My PhD project seeks to explore the various strategies of making a living among older Cameroonians and how these strategies are connected with diverse forms of mobility and migration. Migration and mobility patterns in Africa are becoming increasingly complex (Tacoli, 2001) and Cameroon is no exception to this phenomenon. There is no doubt that an increasing number of Cameroonians migrates to other countries but “current migration flows […] continue to be mostly internal, from the countryside to the cities” (Mberu and Pongou, 2012: 102). And although urbanization accounts for the most part of migratory movements, I consider urban-rural and circular mobilities will be considered in this project as well. One example of urban-rural migration that requires high mobility is that of older persons who leave the cities in the early morning to the peri-urban or rural surroundings in order to work in their fields. In the afternoon or evening, they come back to town and sell their harvested products on markets, or they do so along the road the following day.

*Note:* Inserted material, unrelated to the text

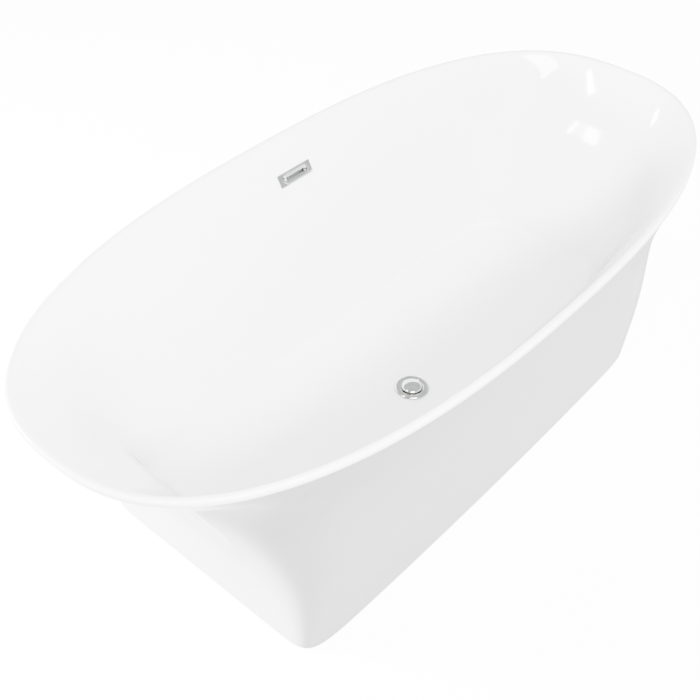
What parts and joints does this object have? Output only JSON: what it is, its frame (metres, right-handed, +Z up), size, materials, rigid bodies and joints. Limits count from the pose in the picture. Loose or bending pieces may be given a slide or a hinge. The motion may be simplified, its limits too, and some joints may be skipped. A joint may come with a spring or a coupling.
{
  "type": "freestanding bathtub",
  "caption": "Oval double-ended soaking tub with a slim rim, a skirt that narrows to a rectangular base, a pop-up drain, a slotted overflow and levelling feet.",
  "frame": {"origin": "On the floor under the middle of the tub", "axes": "+X along the tub, +Y towards the side with the overflow, +Z up"},
  "size_m": [1.7, 0.8139, 0.567],
  "materials": {
    "white_acrylic": "high-gloss white sanitary acrylic",
    "bond_resin": "cured glass-fibre bonding resin",
    "board_plywood": "resin-coated plywood",
    "bearer_pine": "sawn softwood",
    "frame_steel": "grey powder-coated steel tube",
    "zinc_steel": "zinc-plated steel",
    "black_rubber": "black rubber",
    "chrome_plate": "polished chrome plate",
    "brass_raw": "turned brass",
    "white_pipe_plastic": "moulded white polypropylene",
    "grey_plastic": "grey flexible polyethylene"
  },
  "bodies": {
    "tub": {"basin": "white_acrylic", "skirt": "white_acrylic", "rim_bond": "bond_resin", "floor_board": "board_plywood", "bearers": "bearer_pine", "bearer_screws": "zinc_steel", "front_rail": "frame_steel", "back_rail": "frame_steel", "end_tubes": "frame_steel", "weld_nuts": "zinc_steel", "drain_flange": "chrome_plate", "drain_seal": "black_rubber", "drain_gasket": "black_rubber", "drain_washer": "grey_plastic", "drain_locknut": "brass_raw", "stopper_cartridge": "brass_raw", "waste_tee": "white_pipe_plastic", "overflow_cover": "chrome_plate", "overflow_screws": "zinc_steel", "overflow_gasket": "black_rubber", "overflow_housing": "white_pipe_plastic", "overflow_hose": "grey_plastic", "upper_hose_nut": "white_pipe_plastic", "lower_hose_nut": "white_pipe_plastic"},
    "stopper": {"stopper_cap": "chrome_plate", "stopper_seal": "black_rubber"},
    "levelling_foot_1": {"foot_1": "zinc_steel", "foot_sole_1": "black_rubber"},
    "levelling_foot_2": {"foot_2": "zinc_steel", "foot_sole_2": "black_rubber"},
    "levelling_foot_3": {"foot_3": "zinc_steel", "foot_sole_3": "black_rubber"},
    "levelling_foot_4": {"foot_4": "zinc_steel", "foot_sole_4": "black_rubber"}
  },
  "joints": [
    {"name": "stopper_lift", "type": "slide", "parent": "tub", "child": "stopper", "axis": [0, 0, 1], "range_m": [0, 0.009]},
    {"name": "foot_1_thread", "type": "slide", "parent": "tub", "child": "levelling_foot_1", "axis": [0, 0, -1], "range_m": [0, 0.015]},
    {"name": "foot_2_thread", "type": "slide", "parent": "tub", "child": "levelling_foot_2", "axis": [0, 0, -1], "range_m": [0, 0.015]},
    {"name": "foot_3_thread", "type": "slide", "parent": "tub", "child": "levelling_foot_3", "axis": [0, 0, -1], "range_m": [0, 0.015]},
    {"name": "foot_4_thread", "type": "slide", "parent": "tub", "child": "levelling_foot_4", "axis": [0, 0, -1], "range_m": [0, 0.015]}
  ]
}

As the Cameroonian health and welfare system only provides a pension to former state workers or to those who pay into pension funds voluntarily, many older Cameroonians are required to work as long as their health allows them to. Thus, most of the working practices among the elderly have in common that they take place in the informal sector, a circumstance that confronts them in a particular way with the different socio-economic and political challenges that are very volatile in recent times. Therefore, new modes of transportation as well as mobility patterns offer new forms and prospects for income acquisition in old age.

Angéline’s case is only one example of the working and mobility practices that exist among older Cameroonians. Literature on these realms seems to be rather scarce, particularly when it comes to regional migration in an African context. As Mberu points out, “[w]hat is generally lacking in the focus on internal migration in the region is commensurate studies on migration as part and the livelihood and survival strategy for rural families […]” (2012: 101). Taking up and extending his claim, I will, firstly, focus on internal migration in rural and urban contexts in older age to deconstruct the rural-urban dichotomy. Secondly, I will shed light on the meanings of mobility and migration among and for older Cameroonians and how they act on these meanings. This means exploring how their capabilities are negotiated and how they contribute to constructing their own livelihoods, in contrast to narratives that exclusively depict their inabilities, vulnerabilities and frailties. I am aware of the fact that people’s bodies become fragile and frail during their lifetimes, and that many older individuals need assistance in everyday tasks. But instead of focussing on these issues, I am rather interested in the observation that older people work despite or maybe because of this fact and remain active agents in society.

My study’s aim is to delineate how older people shape their working activities in an environment that is permanently changing and intensely affected by mobility and migration – either their own or those of others. The ethnographic approach shall illuminate the diverse individual life stories of older people who are affected in different ways by different mobility patterns, and how they enact their agency in such circumstances. Some of the questions that I want to answer during a long-term field stay in West Cameroon are, for instance, how do older people conceptualize their work in the context of migration and how do they organize their work in times of changing mobility flows? How do they negotiate the notion of mobility in their everyday life and (how) does this notion change over the life-course? Participant observation, biographical interviews and the use of visual methods such as photography and video will help me to explore the cap-abilities and cop-abilities that older Cameroonians draw on, develop or adjust in order to make themselves and their families a living in times of mobility.

References

Mberu, Blessing U., and Roland Pongou. 2012. “Crossing Boundaries: Internal, Regional and International Migration in Cameroon.” International Migration 54(1): 100-118.

Tacoli, Cecilia. 2001. “Urbanisation and migration in sub-Saharan Africa: changing patterns and trends.” In M. de Bruijn, R. van Dijk, and D. Foeken, Mobile Africa. Changing Patterns of Movement in Africa and beyond, p. 141-152. Leiden, Boston: Brill.